At this point, his game is true to form, if also diminished in production. Billups' pump-fake game is as strong as ever and the primary force behind his still-solid 4.1 free-throw attempts per 36 minutes. His shot selection is still consistently irritating, with Mr. Big Shot taking every transition opportunity as an invitation to jack up ill-advised three-pointers. He can also defend bigger guards relatively well but has lost some of his ability to keep track of more agile ball handlers. Billups, who will be 37 at the start of next season, is well past his peak, but enough of his old self remains to offer some value for any team that cherished the original model.
Watson, 29, is a perfectly decent backup option, especially if he can be had for the kind of bargain deal that brought him to Brooklyn last summer. He's a better passer than his numbers with the Nets (3.8 assists per 36 minutes) showed, in part because the plodding offense made it difficult for any ball handler to find his bearings. Brooklyn had neither the space nor the pace to enable a player such as Watson, who doesn't have the type of standout athleticism to create in spite of those other factors. Still, he shot a career-best 41.1 percent from three-point range and played typically stout perimeter defense, a combination that should endear him to any number of contenders looking to stabilize their bench. Watson would be ideal next to a backcourt mate who could help initiate offense.

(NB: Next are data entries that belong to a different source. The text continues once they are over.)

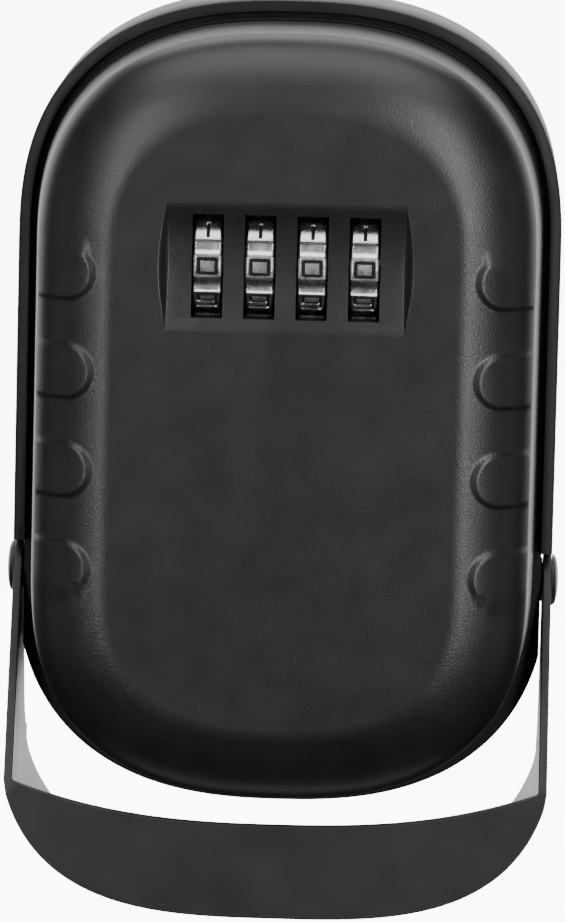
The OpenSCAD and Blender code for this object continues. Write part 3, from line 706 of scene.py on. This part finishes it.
def make_studio():
    """Round room, pale from every side, whose floor curves up into the wall."""
    floor_z = cad_lo.z - FLOOR_DROP
    bend = ROOM_R - ROOM_TURN
    profile = [(0.0, floor_z), (bend, floor_z)]
    profile += [(bend + ROOM_TURN * math.sin(t), floor_z + ROOM_TURN * (1 - math.cos(t)))
                for t in np.linspace(math.radians(6), math.radians(90), 15)]
    profile.append((ROOM_R, ROOM_TOP))
    turns = [2 * math.pi * k / ROOM_STEPS for k in range(ROOM_STEPS)]
    verts = [(r * math.cos(t), r * math.sin(t), z) for r, z in profile for t in turns]
    faces = []
    for at in range(0, (len(profile) - 1) * ROOM_STEPS, ROOM_STEPS):
        for k in range(ROOM_STEPS):
            near, far = at + k, at + (k + 1) % ROOM_STEPS
            faces.append((near, far, far + ROOM_STEPS, near + ROOM_STEPS))
    backdrop = new_object("backdrop", verts, faces)
    shade(backdrop, 60)
    white = look("backdrop_white", grey(0.9108), grey(0.92), 3, 0.7, bump=0.0)
    shader = white.node_tree.nodes["Principled BSDF"]
    shader.inputs["Emission Color"].default_value = (1, 1, 1, 1)
    shader.inputs["Emission Strength"].default_value = BACKDROP_GLOW
    backdrop.data.materials.append(white)
    backdrop.visible_diffuse = False    # bright behind the object, without lighting it
    backdrop.visible_glossy = False
    backdrop.visible_shadow = False


def make_world():
    """Faint even light from all round."""
    world = bpy.data.worlds.new("studio")
    bpy.context.scene.world = world
    world.use_nodes = True
    background = world.node_tree.nodes["Background"]
    background.inputs["Color"].default_value = (1, 1, 1, 1)
    background.inputs["Strength"].default_value = WORLD_LIGHT


def area_light(name, place, width, height, power):
    data = bpy.data.lights.new(name, "AREA")
    data.shape, data.size, data.size_y, data.energy = "RECTANGLE", width, height, power
    light = bpy.data.objects.new(name, data)
    bpy.context.scene.collection.objects.link(light)
    light.location = place
    light.visible_camera = False
    light.rotation_mode = "QUATERNION"
    light.rotation_quaternion = (Vector(AIM) - Vector(place)).to_track_quat("-Z", "Y")


def make_camera():
    """Camera at DISTANCE from TARGET, slightly above it and to the right."""
    data = bpy.data.cameras.new("camera")
    data.sensor_width = 36
    data.lens = data.sensor_width / (2 * math.tan(LONG_SIDE_FOV / 2))
    camera = bpy.data.objects.new("camera", data)
    bpy.context.scene.collection.objects.link(camera)
    back = Vector((math.sin(AZIMUTH) * math.cos(ELEVATION),
                   -math.cos(AZIMUTH) * math.cos(ELEVATION), math.sin(ELEVATION)))
    roll = Matrix.Rotation(ROLL, 4, "Z").to_quaternion()
    camera.location = TARGET + back * DISTANCE
    camera.rotation_mode = "QUATERNION"
    camera.rotation_quaternion = (-back).to_track_quat("-Z", "Y") @ roll
    bpy.context.scene.camera = camera


make_studio()
make_world()
for light in LIGHTS:
    area_light(*light)
make_camera()
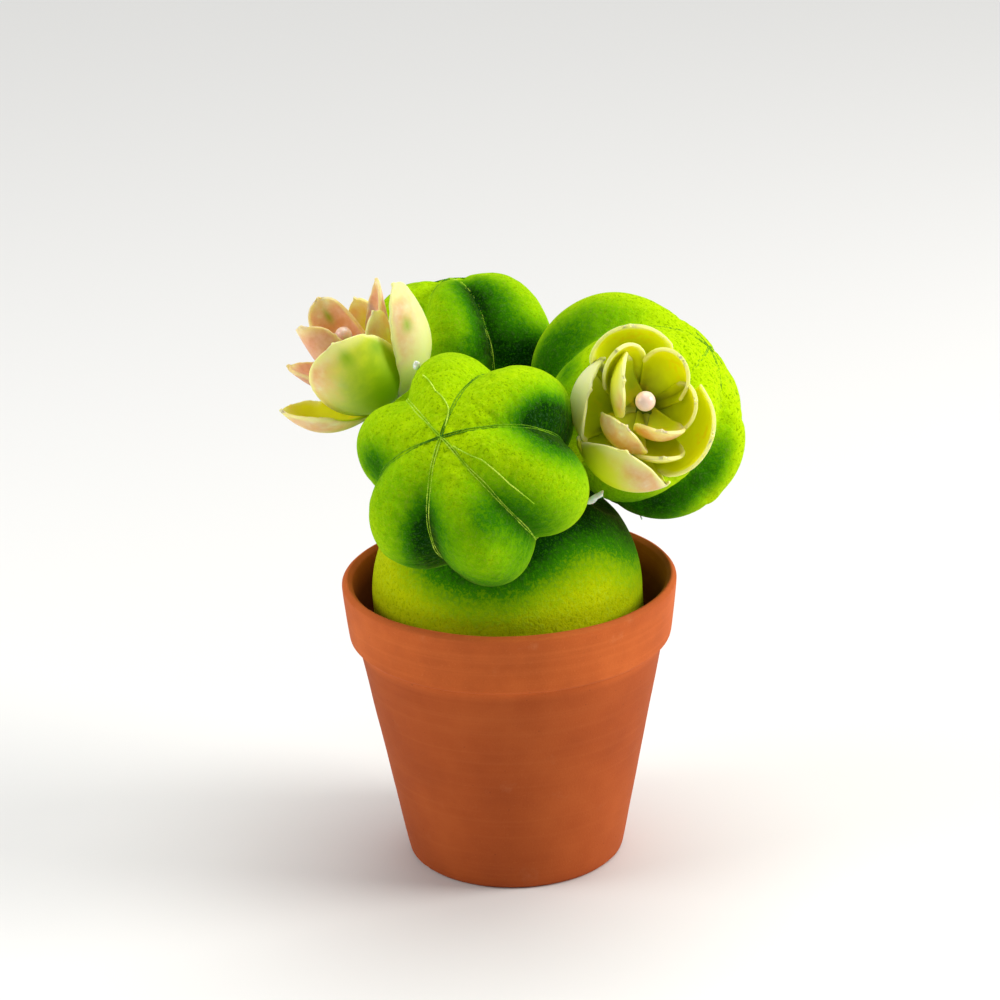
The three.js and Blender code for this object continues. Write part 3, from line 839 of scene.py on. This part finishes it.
class Bloom:
    """A bloom: the place of its hub, the way it opens, and its pin."""

    def __init__(self, hub, axis, pin_length, bead_height, bead_radius, bead_slip):
        self.hub = from_pot(*hub)
        self.along = Vector(axis).normalized()
        self.first, self.second = ways_aside(self.along)
        self.pin_length = pin_length * MM
        self.bead_height = bead_height * MM
        self.bead_radius = bead_radius * MM
        self.bead_slip = Vector(bead_slip) * MM

    def up(self, height):
        """A place on the bloom's own line."""
        return self.hub + self.along * height

    def sideways(self, turn):
        """The way out at a turn about the bloom's own line."""
        return self.first * math.cos(turn) + self.second * math.sin(turn)


# Each bloom: its hub, the way it opens, the length of its pin below the hub, the height and
# radius of its bead, and how far the bead sits off the bloom's own line.
BLOOMS = {
    "right": Bloom((28, -18.6, 106.7), (0.075, -0.864, 0.498), 10, 15.5, 2.05, (-0.85, 0, -1.3)),
    "left": Bloom((-24.9, -5.6, 105.5), (-0.471, 0.015, 0.882), 34, 17.5, 1.8, (0.2, 0, -0.7)),
}

# Each petal: turn about the bloom's line, reach and height of its tip, how far its belly swells
# out and at what height, half its width, the radius it is cupped to, how far it leans to one
# side, how pointed it is, and how pink, how pale, how green and how one-sided it is dyed.
PETALS = {
    ("right", "outer"): (
        (102.1, 15.2, 12.5, 15.4, 1.3, 9.7, 11.7, -7, 0.49, 0.0, 0.1, 0.1, 0.0),
        (171.8, 12.0, 13.2, 21.0, 1.7, 10.6, 10.5, -11, 0.36, -0.8, 1.0, 0.1, -0.6),
        (246.1, 12.6, 14.3, 28.0, 1.7, 12.6, 12.2, -7, 0.48, 0.4, 0.2, 0.15, 0.45),
        (326.3, 15.2, 13.8, 15.6, 0.5, 11.6, 12.5, 17, 0.48, 0.0, 0.0, 0.2, 0.0),
    ),
    ("right", "middle"): (
        (123.8, 11.1, 16.1, 11.6, 0.9, 6.2, 7.5, 6, 0.52, 0.0, 0.1, 0.3, 0.0),
        (46, 10.0, 15.5, 12.8, 1.2, 8.1, 5.6, -11, 0.46, 0.05, 0.2, 0.1, 0.0),
        (352.6, 9.6, 14.5, 11.0, 1.0, 5.8, 6.8, 9, 0.52, 0.2, 0.0, 0.3, 0.1),
        (281.6, 12.9, 13.4, 14.3, 0.9, 5.7, 8.9, -13, 0.48, 0.1, 0.3, 0.3, -0.2),
    ),
    ("right", "inner"): (
        (232.2, 8.2, 15.1, 16.5, 0.7, 7.4, 7.2, -7, 0.43, 0.85, 0.1, 0.0, 0.3),
        (153.5, 6.0, 17.2, 11.2, 0.4, 7.4, 9.0, 28, 0.4, 0.15, 0.3, 0.3, 0.35),
        (286.1, 7.8, 15.2, 11.0, 0.1, 6.2, 5.8, -30, 0.42, 0.9, 0.4, 0.0, 0.1),
    ),
    ("left", "outer"): (
        (268.9, 14.7, 19.6, 13.2, -0.9, 12.2, 10, 9, 0.44, 0.35, 0.3, 1.0, -0.35),
        (344.8, 15.6, 21.9, 20.3, 0.7, 9.6, 9.2, -8, 0.52, 0.5, 0.9, 0.2, -0.3),
        (192, 19.3, 9.9, 16.0, -2.6, 10.5, 11.5, 0, 0.52, 0.75, 0.3, 0.1, 0.2),
        (80, 14, 14, 15, 1, 9, 11, 0, 0.5, 0.5, 0.4, 0.3, 0.0),
    ),
    ("left", "middle"): (
        (165.8, 14.6, 15.6, 9.8, 1.7, 7.1, 6.4, 9, 0.56, 1.5, 0.2, 0.0, 0.0),
        (28.7, 12.3, 22.1, 6.6, 1.8, 6.4, 5.0, -8, 0.62, 1.4, 0.5, 0.0, 0.0),
        (66.9, 10.7, 19.9, 12.0, 1.0, 5.7, 8.0, -2, 0.51, 0.9, 0.0, 0.0, 0.0),
        (326.2, 10.5, 19.3, 9.0, 1.4, 5.6, 6.0, -4, 0.44, 0.6, 0.7, 0.0, 0.0),
    ),
    ("left", "inner"): (
        (207, 7.1, 23.2, 8.6, 1.3, 7.5, 5.0, 18, 0.3, 1.5, 0.2, 0.1, 0.0),
        (106, 7.5, 24.3, 8.6, 1.1, 6.3, 5.5, -18, 0.38, 1.3, 0.0, 0.2, 0.0),
        (340, 3.8, 14.5, 5, 1.4, 3.2, 6, 0, 0.5, 1.2, 0.1, 0.0, 0.0),
    ),
}

# Green spots on some petals, by turn: how far up, and how far to the side.
PETAL_SPOTS = {
    268.9: ((0.9, 0.1), (0.83, 0.72)),
    106: ((0.88, 0.0),),
    344.8: ((0.8, -0.5),),
}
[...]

A midseason trade from the Thunder
to the Blazers helped Eric Maynor
rediscover his game. (Scott Cunningham/NBAE via Getty Images)
18. Eric Maynor
A midseason trade from Oklahoma City to Portland helped Maynor reverse course on what had been a disastrous season, but even at his best I fear he's too sterile a scorer to be all that effective a shot creator. It's certainly possible for ball handlers to be effective without projecting as much of a scoring threat (see Rondo, Rajon), but to operate in such a manner typically limits what that player can accomplish. Maynor seems to be a remotely efficient scorer only when working off the ball, but teams will understandably want to make use of his passing ability as a source of offense. That puts the soon-to-be 25-year-old in a strange position, in which he's likely not threatening enough to really elevate the impact of his drives, but not versatile enough without the ball to justify a positional switch.

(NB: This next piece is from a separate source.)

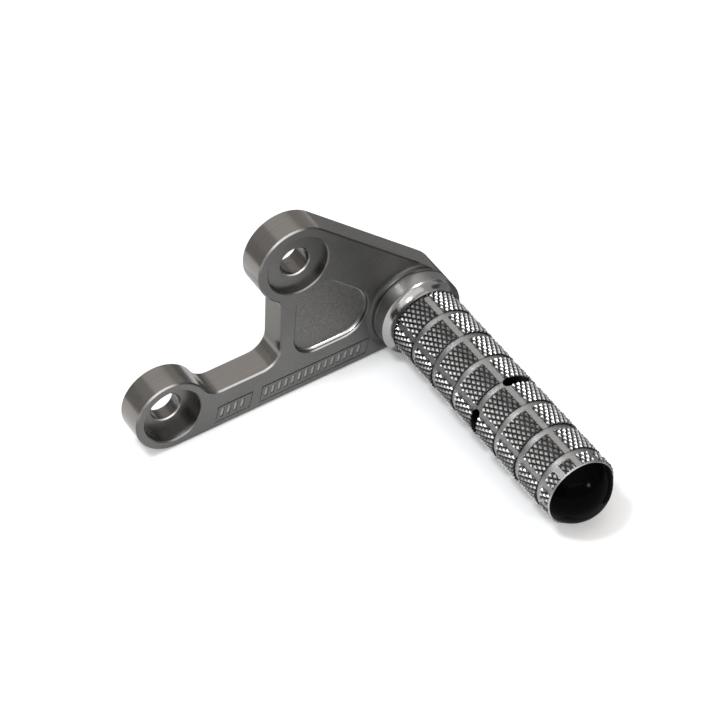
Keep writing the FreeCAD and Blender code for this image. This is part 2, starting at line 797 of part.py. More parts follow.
def make_lock_washer():
    """The split spring washer under the screw's head, drawn pressed flat."""
    body = new_body("lock_washer")
    ring = new_sketch(body, "washer_circles", "XZ_Plane", offset=web_face)
    add_circle(ring, ZERO, ZERO, size("washer_radius"))
    add_circle(ring, ZERO, ZERO, size("screw_radius") + size("thread_gap"))
    extrude(body, "Pad", "washer", ring, size("washer_thickness"))
    half = size("washer_split") / 2.0
    past = size("washer_radius") * 1.5
    split = new_sketch(body, "split_outline", "XZ_Plane", offset=head_seat)
    add_outline(split, [(-half, ZERO), (half, ZERO), (half, past), (-half, past)])
    extrude(body, "Pocket", "washer_split_cut", split)
    return body


def make_end_plug():
    """The domed plug whose shank is pushed into the barrel's open end."""
    body = new_body("end_plug")
    dome = size("dome_radius")
    height = size("dome_height")
    ball = (dome * dome + height * height) / (height * 2.0)
    shank = size("barrel_bore_radius") - size("plug_gap")
    lead = size("plug_lead")
    inner_end = barrel_end - size("plug_length")
    profile = new_sketch(body, "plug_profile", "XY_Plane")
    corners = [(ZERO, -(barrel_end + height)), (dome, -barrel_end), (shank, -barrel_end),
               (shank, -(inner_end + lead)), (shank - lead, -inner_end), (ZERO, -inner_end)]
    add_outline(profile, corners, {0: (ball, 1)})
    revolve(body, "Revolution", "plug", profile, "V_Axis")
    return body


def check_document():
    """Stops where an object of the document didn't build."""
    for item in doc.Objects:
        if "Invalid" in item.State or "Error" in item.State:
            raise RuntimeError(item.Name + " did not build: " + str(item.State))
        if item.isDerivedFrom("Sketcher::SketchObject") and item.solve() != 0:
            raise RuntimeError(item.Name + " can't be solved")


def write_part(body):
    """Writes one piece as a STEP file named after its label."""
    shape = body.Shape
    if shape.isNull() or not shape.isValid() or len(shape.Solids) != 1:
        raise RuntimeError(body.Label + " is not one sound solid")
    shape.exportStep(os.path.join("parts", body.Label + ".step"))
    box = shape.BoundBox
    print("%-12s volume %9.1f  x %7.2f %7.2f  y %8.2f %8.2f  z %7.2f %7.2f" % (
        body.Label, shape.Volume, box.XMin, box.XMax, box.YMin, box.YMax, box.ZMin, box.ZMax))


pieces = [make_bracket(), make_peg_barrel(), make_peg_screw(), make_lock_washer(), make_end_plug()]
doc.recompute()
check_document()
os.makedirs("parts", exist_ok=True)
for piece in pieces:
    write_part(piece)
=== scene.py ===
# %% [markdown]
# # A knurled footpeg on its milled bracket
#
# A rider's boot rests on this peg. It is a turned aluminium barrel, grooved and knurled so that the
# sole doesn't slip, and one screw inside it pulls it onto a flat bracket milled from plate. The
# construction model already has every piece at its true place and size. This lesson puts the fine
# work on it: the knurl, the marks that the tools left, and the light of a small photo studio.

# %% Load the construction model
import math

import bmesh
import bpy
from mathutils import Matrix, Vector


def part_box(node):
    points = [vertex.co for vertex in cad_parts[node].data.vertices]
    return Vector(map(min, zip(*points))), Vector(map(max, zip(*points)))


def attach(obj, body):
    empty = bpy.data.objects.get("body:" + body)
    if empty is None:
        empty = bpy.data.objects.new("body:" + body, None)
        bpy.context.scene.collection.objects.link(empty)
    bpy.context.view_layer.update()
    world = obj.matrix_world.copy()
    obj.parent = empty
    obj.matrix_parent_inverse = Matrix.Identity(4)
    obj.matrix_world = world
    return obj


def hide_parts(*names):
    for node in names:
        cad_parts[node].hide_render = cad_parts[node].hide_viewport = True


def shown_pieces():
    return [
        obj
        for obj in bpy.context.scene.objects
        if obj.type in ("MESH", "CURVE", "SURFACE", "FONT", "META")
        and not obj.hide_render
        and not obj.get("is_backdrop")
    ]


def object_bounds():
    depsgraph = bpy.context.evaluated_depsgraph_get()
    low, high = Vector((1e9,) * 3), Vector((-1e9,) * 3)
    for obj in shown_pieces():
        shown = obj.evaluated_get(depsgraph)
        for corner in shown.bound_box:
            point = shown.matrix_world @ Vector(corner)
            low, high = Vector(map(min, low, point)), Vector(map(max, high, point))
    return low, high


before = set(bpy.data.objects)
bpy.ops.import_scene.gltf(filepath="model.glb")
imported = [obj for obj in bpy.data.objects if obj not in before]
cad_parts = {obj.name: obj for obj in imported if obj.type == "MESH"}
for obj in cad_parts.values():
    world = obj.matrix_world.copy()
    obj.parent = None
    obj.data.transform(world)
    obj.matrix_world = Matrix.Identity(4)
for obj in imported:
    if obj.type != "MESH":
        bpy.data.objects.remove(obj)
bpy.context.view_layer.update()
MM = 0.001
print("nodes:", sorted(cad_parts))

# %% [markdown]
# ## The sizes that the finish hangs on
#
# The peg points along -Y, and its axis runs through PEG. Every length along the peg is counted
# from the seat, where the barrel's flange meets the pad of the bracket. Measuring the loaded
# nodes, instead of writing the numbers again, keeps the finish on the pieces.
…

UPDATE: Portland did not give Maynor a qualifying offer, making him an unrestricted free agent.
19. Rodrigue Beaubois
Beaubois can officially be labeled as a reclamation project. Repeated injury and chronic inconsistency have played a sizable part in the 25-year-old's decline, but even more damning is Beaubois' dwindling command of the elements of the game that previously came so easy to him. As an unknown rookie in 2009-10, Beaubois showed an excellent capacity for haphazard offense and provided Dallas with an alternative source of scoring when the usual channels broke down. But 2012-13 marked the third consecutive season in which Beaubois' per-minute scoring dropped. Over the course of his rookie deal, he's gone from averaging 20.3 points per 36 minutes to a Tony Allen-like 11.9 -- so steep a drop that he could offer little to a Mavericks team that suffered mightily for perimeter shot creation and steady ball handling.
A season-ending hand injury that Beaubois sustained in March should be healed by the time training camp rolls around. But even when healthy, he's proved to be too spotty a scorer and too limited a facilitator to warrant any significant investment.

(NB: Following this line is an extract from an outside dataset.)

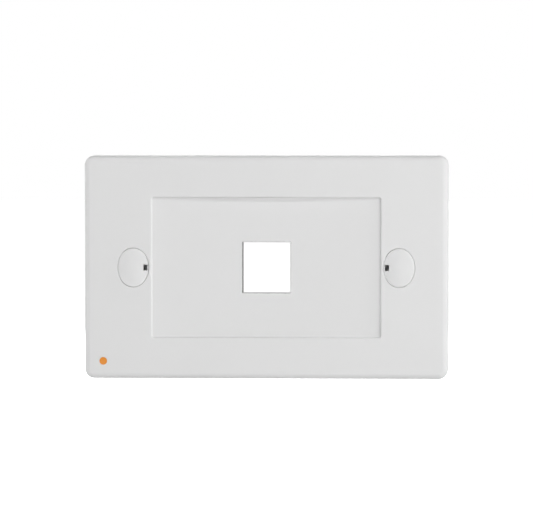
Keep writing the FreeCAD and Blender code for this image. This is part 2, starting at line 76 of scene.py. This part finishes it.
# %% [markdown]
# ## Camera
#
# A wall plate is looked at almost straight on. A long lens keeps its sides parallel, and a camera
# a little to the right and above lets the port show a thin line of its inner walls. The view is
# set by the width that it covers at the plate's face, so the distance follows from the lens.

# %% Camera
VIEW_WIDTH = 168.2 * MM
CAMERA_AZIMUTH = math.radians(2.5)
CAMERA_ELEVATION = math.radians(3.0)
CAMERA_TARGET = Vector((0.15, -9.5, 0.87)) * MM


def direction(azimuth, elevation):
    """The unit vector towards a place in the room.

    Azimuth turns it to the right of straight out of the wall, and elevation lifts it.
    """
    level = math.cos(elevation)
    return Vector((math.sin(azimuth) * level, -math.cos(azimuth) * level, math.sin(elevation)))


def aim(thing, place, target):
    """Puts a lamp or a camera at a place and points it at a target."""
    thing.location = place
    thing.rotation_euler = (target - place).to_track_quat("-Z", "Y").to_euler()
    scene.collection.objects.link(thing)


lens = bpy.data.cameras.new("camera")
lens.lens = 300.0
lens.clip_start = 0.05
lens.clip_end = 50.0
distance = VIEW_WIDTH / 2 / math.tan(lens.angle_x / 2)
scene.camera = bpy.data.objects.new("camera", lens)
toward_camera = direction(CAMERA_AZIMUTH, CAMERA_ELEVATION)
aim(scene.camera, CAMERA_TARGET + toward_camera * distance, CAMERA_TARGET)
print(f"the view is {VIEW_WIDTH / MM:.1f} mm wide from {distance:.2f} m away")

# %% [markdown]
# ## Finish: satin white plastic
#
# Such plates are moulded in a tool with a finely eroded surface. The plastic is satin, its tone
# drifts by about a percent, and its gloss changes where the melt flowed. An image of plastic
# could be wrapped round the pieces, but it would stretch at the edges. Noise in the piece's own
# coordinates doesn't: a wide noise gives the drift, a middle one the gloss, and a very fine one
# the grain, which goes in as a bump a hundredth of a millimetre high.

# %% Plastic
DRIFT_WAVES = 45.0
GLOSS_WAVES = 260.0
GRAIN_WAVES = 5200.0
GRAIN_HEIGHT = 0.01 * MM


def add_math(tree, operation, first, second=None):
    """A Math node whose inputs are sockets or numbers, and its output."""
    node = tree.nodes.new("ShaderNodeMath")
    node.operation = operation
    for socket, value in zip(node.inputs, (first, second)):
        if isinstance(value, (int, float)):
            socket.default_value = value
        elif value is not None:
            tree.links.new(value, socket)
    return node.outputs[0]


def add_range(tree, value, source, target):
    """A value mapped from the source range to the target range, and held at its ends."""
    node = tree.nodes.new("ShaderNodeMapRange")
    node.inputs["From Min"].default_value, node.inputs["From Max"].default_value = source
    node.inputs["To Min"].default_value, node.inputs["To Max"].default_value = target
    tree.links.new(value, node.inputs["Value"])
    return node.outputs["Result"]


def add_noise(tree, scale, detail):
    """A noise over the piece's own coordinates, with so many waves per metre."""
    place = tree.nodes.new("ShaderNodeTexCoord")
    noise = tree.nodes.new("ShaderNodeTexNoise")
    noise.inputs["Scale"].default_value = scale
    noise.inputs["Detail"].default_value = detail
    tree.links.new(place.outputs["Object"], noise.inputs["Vector"])
    return noise.outputs["Fac"]


def satin_plastic(name, colour, drift, gloss):
    """Moulded plastic: the colour times 1 +- drift, roughness within gloss, and a fine grain."""
    material = bpy.data.materials.new(name)
    material.use_nodes = True
    tree = material.node_tree
    shader = tree.nodes["Principled BSDF"]
    shader.inputs["Specular IOR Level"].default_value = 0.4
    tone = tree.nodes.new("ShaderNodeMix")
    tone.data_type = "RGBA"
    tone.inputs["A"].default_value = (*(part * (1 - drift) for part in colour), 1.0)
    tone.inputs["B"].default_value = (*(part * (1 + drift) for part in colour), 1.0)
    tree.links.new(add_noise(tree, DRIFT_WAVES, 3.0), tone.inputs["Factor"])
    tree.links.new(tone.outputs["Result"], shader.inputs["Base Color"])
    shine = add_range(tree, add_noise(tree, GLOSS_WAVES, 2.0), (0.3, 0.7), gloss)
    tree.links.new(shine, shader.inputs["Roughness"])
    grain = tree.nodes.new("ShaderNodeBump")
    grain.inputs["Strength"].default_value = 0.25
    grain.inputs["Distance"].default_value = GRAIN_HEIGHT
    tree.links.new(add_noise(tree, GRAIN_WAVES, 2.0), grain.inputs["Height"])
    tree.links.new(grain.outputs["Normal"], shader.inputs["Normal"])
    return material


WHITE = (0.76, 0.76, 0.76)
ORANGE = (0.8, 0.29, 0.036)
frame_plastic = satin_plastic("frame_white", WHITE, 0.01, (0.62, 0.7))
insert_plastic = satin_plastic("insert_white", WHITE, 0.01, (0.64, 0.72))
cap_plastic = satin_plastic("cap_white", WHITE, 0.008, (0.6, 0.68))
mark_plastic = satin_plastic("mark_orange", ORANGE, 0.02, (0.36, 0.42))
print("finishes:", frame_plastic.name, insert_plastic.name, cap_plastic.name, mark_plastic.name)

# %% [markdown]
# ## Coarse walls and painted shade in the port
#
# The face of the insert is finely eroded, but the core that forms the port isn't: its walls stay
# coarse and have no sheen at a low angle. Their colour is also painted greyer, a painted shade
# for the little light that reaches the walls deep in the port. They could have a material of
# their own, but the merge and the cuts below number the faces anew. So the shader finds them
# itself. They lie within the port's reach, across and up, and look neither forwards nor
# backwards. The product of these three tests paints shade there by dimming the colour, and
# raises the roughness.

# %% Port walls: painted shade and roughness
PORT_REACH = (7.8 * MM, 12.0 * MM)
# The colour of the painted shade on the port's walls.
PAINTED_PORT_SHADE = (0.45, 0.45, 0.45)
PORT_ROUGHNESS = 0.9
SIDEWAYS = 0.5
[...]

UPDATE: Dallas did not give Beaubois a qualifying offer, thus making Beaubois an unrestricted free agent.
Augustin has a smooth shooting stroke and a steady handle, but the 25-year-old stands testament to the value of size on the perimeter and the complications that result from a lack of it. That he can connect on open shots or maintain his dribble in traffic comes secondary to the fact that Augustin's field of vision is narrowed by his short stature. Listed at 6 feet, he tends to have problems creating shots and finding passing lanes against pressure. That alone makes him a problematic choice as a lead guard, and even a spotty reserve option at times. Augustin wasn't very effective as the curator for Indiana's second unit this season, and his presence corresponded with a scoring drop of 17 points per 100 possessions when he replaced George Hill
in the lineup. What's worse: That huge margin doesn't yet account for Augustin's defense, which is regularly atrocious.